INFORMATION SUPPLIED:
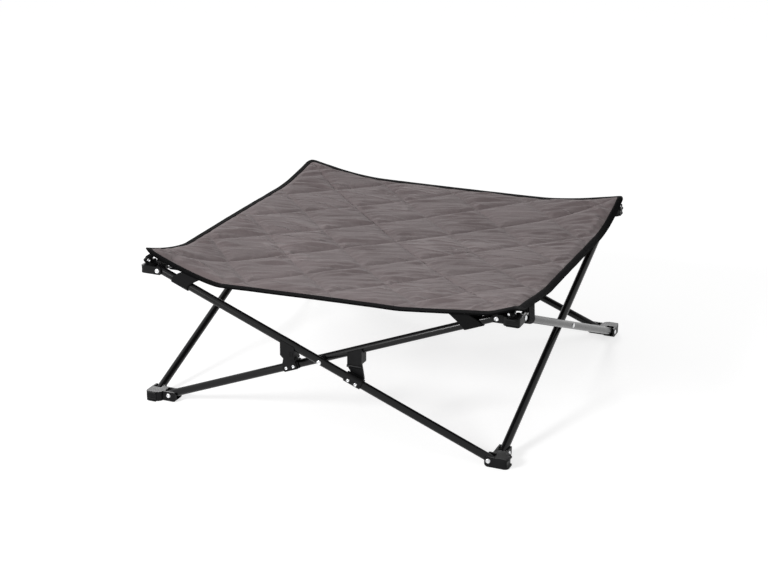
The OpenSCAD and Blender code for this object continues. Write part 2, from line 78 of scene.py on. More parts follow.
# Heights of the upper and lower pivots, and their distance from the middle of a side
TOP_Z = joints["front_outer_top"]["pos_m"][2]
FOOT_Z = joints["front_outer_foot"]["pos_m"][2]
PIVOT_X = -joints["front_outer_top"]["pos_m"][0]
# Distance of each tube's axis from the middle plane of its cross
PLANE = joints["front_inner_top"]["pos_m"][1] + HALF
# Angle between a tube and the floor
LEAN = math.atan2(TOP_Z - FOOT_Z, 2 * PIVOT_X)
SHEET_HALF = -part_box("sheet_front")[0].y
TUBE_R = 8 * MM

# ---- small helpers ----


def turned(side, p):
    """A point or direction given for the front side, turned to another side."""
    x, y, z = p
    for _ in range(side):
        x, y = -y, x
    return x, y, z


def turned_all(side, points):
    """turned() for an array of points."""
    out = np.array(points, float)
    for _ in range(side):
        out = np.stack([-out[..., 1], out[..., 0], out[..., 2]], axis=-1)
    return out


# Least angles in degrees between faces that make a sharp edge of cloth and of tape
CLOTH_SHARP = 60
TAPE_SHARP = 50


def new_mesh(name, points, faces, sharp_angle=None, smooth=True):
    """A mesh object from points and faces."""
    mesh = bpy.data.meshes.new(name)
    corners = [tuple(map(float, p)) for p in points]
    mesh.from_pydata(corners, [], [tuple(map(int, f)) for f in faces])
    mesh.validate()
    mesh.update()
    if smooth:
        mesh.shade_smooth()
    if sharp_angle is not None:
        mesh.set_sharp_from_angle(angle=math.radians(sharp_angle))
    piece = bpy.data.objects.new(name, mesh)
    bpy.context.scene.collection.objects.link(piece)
    return piece


def dress(piece, cloth, thread, first_stitch):
    """Cloth for a piece, and thread for all its faces from the first stitch on."""
    piece.data.materials.append(cloth)
    piece.data.materials.append(thread)
    for face in piece.data.polygons[first_stitch:]:
        face.material_index = 1


def grid_faces(rows, columns, wrap_rows=False, flip=False):
    """Quads of a grid of points stored row by row."""
    faces = []
    for r in range(rows if wrap_rows else rows - 1):
        r2 = (r + 1) % rows
        for c in range(columns - 1):
            quad = (r * columns + c, r * columns + c + 1, r2 * columns + c + 1, r2 * columns + c)
            faces.append(quad[::-1] if flip else quad)
    return faces


def add_slab(points, faces, over, under):
    """A closed slab between two nets of the same size, the first one on top."""
    start = len(points)
    rows, columns = over.shape[:2]
    size = rows * columns
    rim = [*range(columns), *range(2 * columns - 1, size, columns)]
    rim += [*range(size - 2, size - columns - 1, -1), *range(size - 2 * columns, 0, -columns)]
    for face in grid_faces(rows, columns):
        faces.append([i + start for i in face])
        faces.append([i + start + size for i in reversed(face)])
    for a, b in zip(rim, rim[1:] + rim[:1]):
        faces.append([i + start for i in (b, a, a + size, b + size)])
    points += [*over.reshape(-1, 3), *under.reshape(-1, 3)]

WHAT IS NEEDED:
Please restate the whole listing word for word.

THE REPLY:
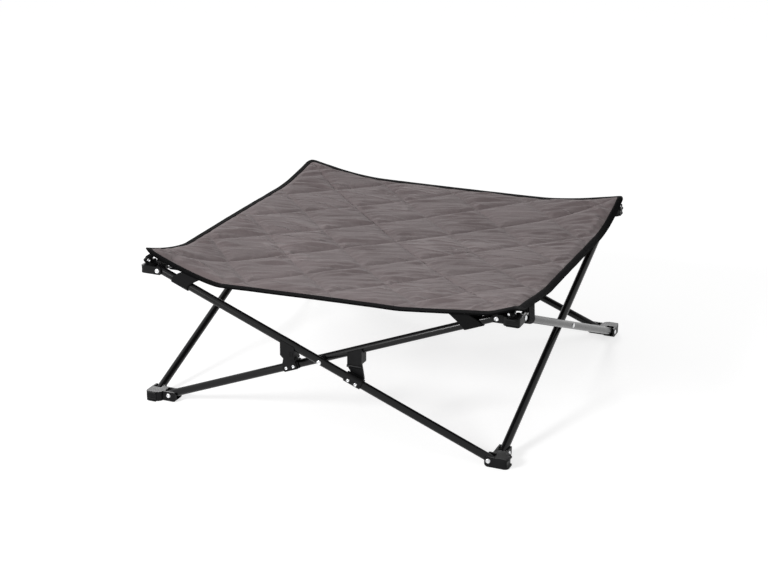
The OpenSCAD and Blender code for this object continues. Write part 2, from line 78 of scene.py on. More parts follow.
# Heights of the upper and lower pivots, and their distance from the middle of a side
TOP_Z = joints["front_outer_top"]["pos_m"][2]
FOOT_Z = joints["front_outer_foot"]["pos_m"][2]
PIVOT_X = -joints["front_outer_top"]["pos_m"][0]
# Distance of each tube's axis from the middle plane of its cross
PLANE = joints["front_inner_top"]["pos_m"][1] + HALF
# Angle between a tube and the floor
LEAN = math.atan2(TOP_Z - FOOT_Z, 2 * PIVOT_X)
SHEET_HALF = -part_box("sheet_front")[0].y
TUBE_R = 8 * MM

# ---- small helpers ----


def turned(side, p):
    """A point or direction given for the front side, turned to another side."""
    x, y, z = p
    for _ in range(side):
        x, y = -y, x
    return x, y, z


def turned_all(side, points):
    """turned() for an array of points."""
    out = np.array(points, float)
    for _ in range(side):
        out = np.stack([-out[..., 1], out[..., 0], out[..., 2]], axis=-1)
    return out


# Least angles in degrees between faces that make a sharp edge of cloth and of tape
CLOTH_SHARP = 60
TAPE_SHARP = 50


def new_mesh(name, points, faces, sharp_angle=None, smooth=True):
    """A mesh object from points and faces."""
    mesh = bpy.data.meshes.new(name)
    corners = [tuple(map(float, p)) for p in points]
    mesh.from_pydata(corners, [], [tuple(map(int, f)) for f in faces])
    mesh.validate()
    mesh.update()
    if smooth:
        mesh.shade_smooth()
    if sharp_angle is not None:
        mesh.set_sharp_from_angle(angle=math.radians(sharp_angle))
    piece = bpy.data.objects.new(name, mesh)
    bpy.context.scene.collection.objects.link(piece)
    return piece


def dress(piece, cloth, thread, first_stitch):
    """Cloth for a piece, and thread for all its faces from the first stitch on."""
    piece.data.materials.append(cloth)
    piece.data.materials.append(thread)
    for face in piece.data.polygons[first_stitch:]:
        face.material_index = 1


def grid_faces(rows, columns, wrap_rows=False, flip=False):
    """Quads of a grid of points stored row by row."""
    faces = []
    for r in range(rows if wrap_rows else rows - 1):
        r2 = (r + 1) % rows
        for c in range(columns - 1):
            quad = (r * columns + c, r * columns + c + 1, r2 * columns + c + 1, r2 * columns + c)
            faces.append(quad[::-1] if flip else quad)
    return faces


def add_slab(points, faces, over, under):
    """A closed slab between two nets of the same size, the first one on top."""
    start = len(points)
    rows, columns = over.shape[:2]
    size = rows * columns
    rim = [*range(columns), *range(2 * columns - 1, size, columns)]
    rim += [*range(size - 2, size - columns - 1, -1), *range(size - 2 * columns, 0, -columns)]
    for face in grid_faces(rows, columns):
        faces.append([i + start for i in face])
        faces.append([i + start + size for i in reversed(face)])
    for a, b in zip(rim, rim[1:] + rim[:1]):
        faces.append([i + start for i in (b, a, a + size, b + size)])
    points += [*over.reshape(-1, 3), *under.reshape(-1, 3)]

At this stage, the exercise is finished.